The situation reminds the scheme of taking used vehicles away from Western
Europe. The average Russian will be happy to have the used foreign vehicle,
while the European is eager to get rid of it. Everybody is happy about this
deal, except for Russian environmentalists who are sorry to see their country
becoming a global dumping area. Being recently  decorated  with radioactive
waste, Russia gains not only investments, but also creates endangered future for
next generations of its citizens.

Norwegian drilling platform  Khatton  having history of radiation, was purchased
for the project. As a rule, drilling equipment accumulates radioactive elements
from the depths of the Earth. These elements contaminate the drilling equipment,
and it is easier to replace the equipment than to clean it. The parties of the
deal were obviously well aware that the drilling equipment produced some 20
years ago, could contain radiation.

Monitor TLP Ltd company registered in the Kaiman Islands purchased Khatton
platform from Norwegians at $29 million and sold to Sevmorneftegaz company at
$67 million. Extremely high profit in the deal says that some Russian
businessmen  experienced in off-shore operations, arranged the deal.
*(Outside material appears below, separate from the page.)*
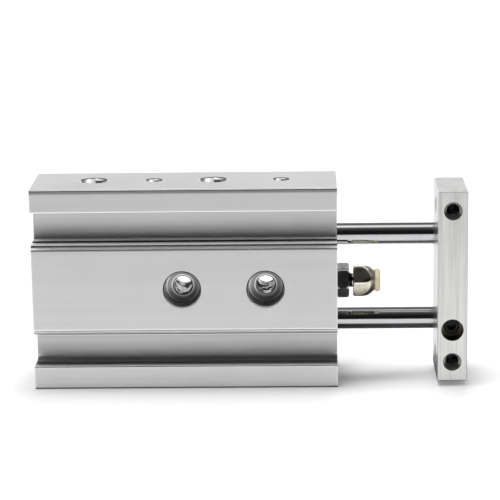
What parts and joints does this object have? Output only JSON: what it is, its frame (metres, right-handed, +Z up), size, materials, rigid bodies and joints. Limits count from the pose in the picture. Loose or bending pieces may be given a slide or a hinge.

After the
deal was done, the  intermediary  was quick to  disappear . This is the matter
of law-enforcers. The police have to think that the hundreds of Sevmash workers
put their health at risk for the sake of some individual s well-being.

Norway has already expressed its concerns. Radioactive safety has been the issue
of heated debates in Russian-Norwegian relations. Norway sponsors scrapping the
used Russian submarines in the Kola Peninsula. As soon as the information on
Khatton platform was released, Norway made public its intentions to provide
Sevmash with the money equivalent to the cost of the purchased platform.
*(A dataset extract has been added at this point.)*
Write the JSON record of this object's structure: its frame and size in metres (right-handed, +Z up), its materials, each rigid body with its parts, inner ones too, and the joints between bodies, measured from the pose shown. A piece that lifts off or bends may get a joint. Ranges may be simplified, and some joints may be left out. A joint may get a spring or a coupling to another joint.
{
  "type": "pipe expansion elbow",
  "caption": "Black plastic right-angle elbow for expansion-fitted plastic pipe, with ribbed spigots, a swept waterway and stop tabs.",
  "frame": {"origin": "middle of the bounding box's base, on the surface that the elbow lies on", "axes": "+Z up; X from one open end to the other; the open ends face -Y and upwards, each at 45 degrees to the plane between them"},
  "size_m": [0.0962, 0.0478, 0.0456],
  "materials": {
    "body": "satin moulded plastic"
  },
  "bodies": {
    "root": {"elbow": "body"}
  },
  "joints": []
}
However, Sevmash replied that it needs no money because everything is good, no
pollution of environment takes place. Head of Law Department of Sevmash Vladimir
Golovchenko wrote a letter to local media outlets in town Severodvinsk denying
the allegations of pollution, and left for his new job in St. Petersburg.
Norwegians calmed down and stopped offering money+
Meanwhile, Norway is not only offering money, but is also laying claims for the
part of territory in the Barents Sea (previously the territory was under
jurisdiction of the Soviet Union).

After making economic breakthrough by exploiting oil and gas fields of the
Northern Sea, Norway became concerned that the oil reserves in the Northern Sea
can be exhausted. Currently Norway  lays hopes for the rich oil deposits of the
Barents Sea explored by Soviet scientists in the end of the 70s.
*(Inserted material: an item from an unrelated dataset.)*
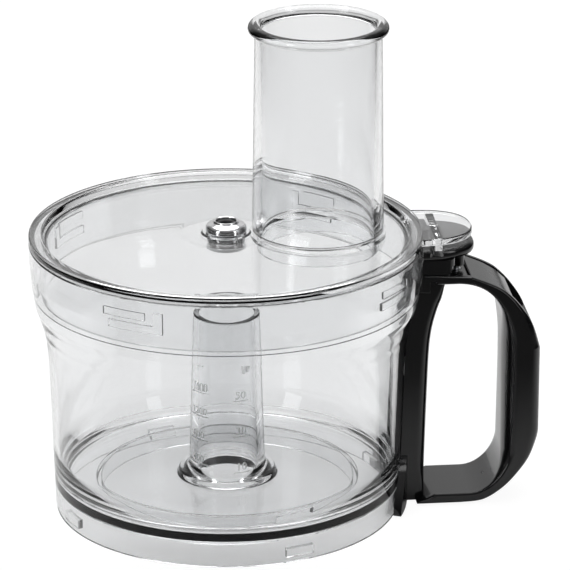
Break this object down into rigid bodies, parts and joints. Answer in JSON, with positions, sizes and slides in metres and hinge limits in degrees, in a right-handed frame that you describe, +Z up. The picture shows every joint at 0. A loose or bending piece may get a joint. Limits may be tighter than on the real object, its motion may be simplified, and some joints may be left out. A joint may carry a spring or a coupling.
{
  "type": "food processor bowl",
  "caption": "Clear food processor bowl with a hollow centre column, a twist-on clear lid with a round feed tube, and a black loop handle.",
  "frame": {"origin": "under the middle of the object's box, on the surface it stands on", "axes": "+Z up along the bowl's axis, towards the feed tube's mouth; +X from the bowl's axis towards the handle"},
  "size_m": [0.2256, 0.174, 0.222],
  "materials": {
    "clear_bowl": "clear, glossy, very slightly grey",
    "clear_lid": "clear, glossy",
    "black_handle": "moulded black, semi-gloss",
    "black_rod": "moulded black, satin",
    "black_insert": "satin black",
    "chrome": "polished",
    "steel": "zinc-plated steel"
  },
  "bodies": {
    "bowl": {"bowl": "clear_bowl", "handle_body": "black_handle", "grip_cover": "black_handle", "arm_infill": "black_handle", "thumb_rest": "black_handle", "rod_retainer": "black_rod", "handle_screw_lower_front": "steel", "handle_screw_lower_back": "steel", "handle_screw_upper_front": "steel", "handle_screw_upper_back": "steel", "thumb_rest_screw": "steel", "grip_cover_screw": "steel"},
    "bush": {"lid_bush": "chrome", "bush_insert": "black_insert", "bush_clip": "steel"},
    "lid": {"lid": "clear_lid", "feed_tube": "clear_lid"},
    "interlock": {"interlock_rod": "black_rod", "interlock_spring": "steel"}
  },
  "joints": [
    {"name": "lid_lift", "type": "slide", "parent": "bowl", "child": "bush", "axis": [0, 0, 1], "range_m": [0, 0.06]},
    {"name": "lid_twist", "type": "hinge", "parent": "bush", "child": "lid", "pos_m": [-0.0258, 0, 0.13], "axis": [0, 0, 1], "range_deg": [0, 24]},
    {"name": "interlock_press", "type": "slide", "parent": "bowl", "child": "interlock", "axis": [0, 0, 1], "range_m": [0, 0.0037], "deforming": ["interlock_spring"]}
  ],
  "couplings": [
    {"joint": "interlock_press", "follows": "lid_twist", "m_per_rad": 0.0085944}
  ]
}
 The Arctic sea border between the USSR and Norway was marked in 1926, and there
were no arguments about it until the beginning of the 80s when Norway said that
the part of the sea bottom belonged to the USSR, would be under Norwegian
jurisdiction.
Norwegians differently interpreted Geneva Convention of 1958 and International
Convention on Naval Law of 1982, and this resulted in arguments about the area
of 155,000 thousand square kilometers.

Norway has been very persistent in the matter. Obviously the reason was big oil
and gas deposit  Fedinskoe  located in this area. Russia had surprisingly
tolerant position and mainly tried to attract Norwegians with the idea of joint
exploitation of the area natural resources. Norwegians repeatedly rejected this
offer.

Meanwhile, the Barents Sea bears minimum one third of Norwegian oil resources,
say Deputy Head of R&D Department of Statoil Norwegian Corporation Hans
Iennestad. Innovative methods of oil drilling could allow to exploit these
reserves much longer than the ones in the Northern Sea. Both Norway and Russia
could benefit from cooperation.

Norwegians could offer much better technologies than notorious Khatton platform.
Let us hope that Norway and Russia will finally establish productive
cooperation. Let us wish Russian officials to think more about future of their
country which currently causes questions,  How can you live so poor having rich
natural resources and talented people?

Sergei Aprelev
Captain, member of International Association of Naval Law.